→ **Dataset extract**
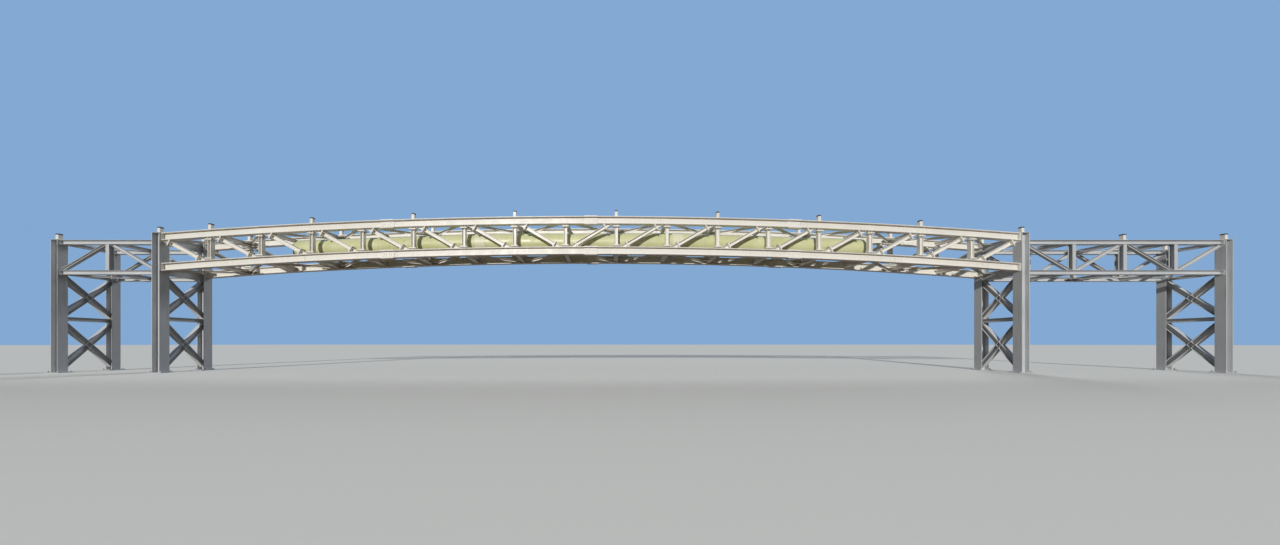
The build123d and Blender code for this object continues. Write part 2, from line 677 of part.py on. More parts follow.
def saddle(panel):
    """A cradle on a floor beam: its foot, its web and the curved plate under the pipe."""
    x = panel_x(panel)
    half_width = BAND_OUTSIDE * math.sin(math.radians(SADDLE_HALF_ANGLE))
    seat = main_line(x) + CROSS_BEAM_LIFT + CROSS_BEAM.depth
    axis_z = axis_height(x)
    rim = axis_z - BAND_INSIDE * math.cos(math.radians(SADDLE_HALF_ANGLE))
    axis_plane = Plane(origin=(x, 0, axis_z), x_dir=Y_AXIS, z_dir=pipe_direction(length_at(x)))
    with BuildPart() as cradle:
        solid_box((x - SADDLE_WEB / 2, x + SADDLE_WEB / 2), (-half_width, half_width), (seat, rim))
        solid_box((x - SADDLE_LENGTH / 2, x + SADDLE_LENGTH / 2), (-half_width, half_width),
                  (seat, seat + SADDLE_PLATE))
        with BuildSketch(axis_plane) as pipe_space:
            Circle(BAND_INSIDE)
        extrude(pipe_space.sketch, amount=SADDLE_LENGTH, both=True, mode=Mode.SUBTRACT)
        with BuildSketch(axis_plane) as curved_plate:
            with BuildLine():
                start_angle = -90 - SADDLE_HALF_ANGLE
                inner = CenterArc((0, 0), BAND_INSIDE, start_angle, 2 * SADDLE_HALF_ANGLE)
                outer = CenterArc((0, 0), BAND_INSIDE + SADDLE_PLATE, start_angle, 2 * SADDLE_HALF_ANGLE)
                Line(inner @ 0, outer @ 0)
                Line(inner @ 1, outer @ 1)
            make_face()
        extrude(curved_plate.sketch, amount=SADDLE_LENGTH / 2, both=True)
    return cradle.part


FIRST_SADDLE = math.ceil(LEFT_TOWER + PIPE_JOINTS[0])
LAST_SADDLE = math.floor(LEFT_TOWER + PIPE_JOINTS[-1])
save_group([saddle(panel) for panel in range(FIRST_SADDLE, LAST_SADDLE + 1)], "pipe_saddles")


# Short posts along both top chords, and their caps
def main_top_line(x):
    """Top of the main truss."""
    return main_line(x) + TRUSS_DEPTH


def approach_top_line(x):
    """Top of the approach trusses."""
    return TOP_OF_APPROACH


def tower_cap_line(x):
    """Top of the towers' cap plates."""
    return TOP_OF_TRUSS + CAP_PLATE


def trestle_cap_line(x):
    """Top of the end trestles' cap plates."""
    return TOP_OF_APPROACH + CAP_PLATE


POST_SEATS = [(panel, main_top_line) for panel in range(LEFT_TOWER + 1, RIGHT_TOWER, 2)]
POST_SEATS += [(LEFT_TOWER, tower_cap_line), (RIGHT_TOWER, tower_cap_line)]
POST_SEATS += [(LEFT_TRESTLE, trestle_cap_line), (RIGHT_TRESTLE, trestle_cap_line)]
POST_SEATS += [((RIGHT_TOWER + RIGHT_TRESTLE) // 2, approach_top_line)]


def post(panel, seat_line):
    """A square tube on a foot plate that follows the chord under it."""
    x = panel_x(panel)
    foot = seat_line(x)
    half = POST_SIZE / 2
    inner = half - POST_WALL
    base_start = x - POST_BASE_SIZE / 2
    base_end = x + POST_BASE_SIZE / 2
    z_range = (foot - POST_BASE, foot + POST_HEIGHT)
    with BuildPart() as tube:
        solid_box((x - half, x + half), (-SIDE_Y - half, -SIDE_Y + half), z_range)
        solid_box((x - inner, x + inner), (-SIDE_Y - inner, -SIDE_Y + inner), z_range, Mode.SUBTRACT)
        strip(seat_line, base_start, base_end, -2 * POST_BASE, POST_BASE / 2, -SIDE_Y, POST_BASE_SIZE,
              Mode.SUBTRACT)
        strip(seat_line, base_start, base_end, 0, POST_BASE, -SIDE_Y, POST_BASE_SIZE)
    return tube.part


def post_cap(panel, seat_line):
    """The square cap on a post."""
    with BuildPart() as cap:
        with Locations((panel_x(panel), -SIDE_Y, seat_line(panel_x(panel)) + POST_HEIGHT + POST_CAP / 2)):
            Box(POST_CAP_SIZE, POST_CAP_SIZE, POST_CAP)
    return cap.part


for name, make_piece in (("posts", post), ("post_caps", post_cap)):
    with BuildPart() as both_rows:
        add([make_piece(panel, seat_line) for panel, seat_line in POST_SEATS])
        mirror(about=Plane.XZ)
    save(both_rows, name)
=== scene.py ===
# %% [markdown]
# # A steel pipe bridge, dressed for a portrait
#
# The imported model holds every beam, plate and pipe of this bridge at its true size, as a 1:2 model.
# This lesson gives those parts their paint and laminate, and adds what a workshop and a site crew
# leave on such steel: bolts, welds, anchor rods and the marks of weather.
# Everything is in metres. X runs along the bridge, Y across it, and the near side is at negative Y.

from collections import namedtuple
import json
import math

import bmesh
import bpy
from mathutils import Matrix, Vector


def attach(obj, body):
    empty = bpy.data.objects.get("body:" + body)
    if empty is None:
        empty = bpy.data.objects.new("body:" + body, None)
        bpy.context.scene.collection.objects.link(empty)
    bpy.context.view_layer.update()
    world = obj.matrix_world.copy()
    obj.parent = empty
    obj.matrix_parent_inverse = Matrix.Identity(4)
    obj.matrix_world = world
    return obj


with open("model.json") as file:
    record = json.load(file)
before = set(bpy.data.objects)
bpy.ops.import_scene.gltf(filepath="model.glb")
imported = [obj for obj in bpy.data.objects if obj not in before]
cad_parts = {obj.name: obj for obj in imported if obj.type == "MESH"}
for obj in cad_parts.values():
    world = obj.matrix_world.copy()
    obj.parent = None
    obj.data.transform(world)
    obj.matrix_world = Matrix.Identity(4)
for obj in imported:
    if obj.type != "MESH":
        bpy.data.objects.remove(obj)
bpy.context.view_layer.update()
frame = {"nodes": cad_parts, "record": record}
nodes = frame["nodes"]
print("nodes in the frame:", len(nodes))

# %% [markdown]
# ## The camera
#
# The reference picture is a very wide panorama taken by a person on the road, level, with the middle
# of the bridge ahead. A panorama camera would bend every straight beam, and it would follow us round
# the object in the other views. So a plain lens stands on the same spot and is as wide as it must be
# to hold both end trestles. A small shift upwards lets it look level and still keep more sky than road,
# and a smaller one to the right puts the bridge in the middle, since the person stood left of it.

# %% Camera
CAMERA_PLACE = (-0.88, -9.75, 0.85)
IMAGE_WIDTH = 1280
IMAGE_HEIGHT = 545
HORIZON_ROW = 344
HALF_WIDTH_TANGENT = 2.05
RIGHT_ANGLE = 90
SIDE_SHIFT = 0.022
FAR_CLIP = 2000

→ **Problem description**
Work out how many lines of the data above contain the string "None" and give the number alone.

→ **Answer below**
3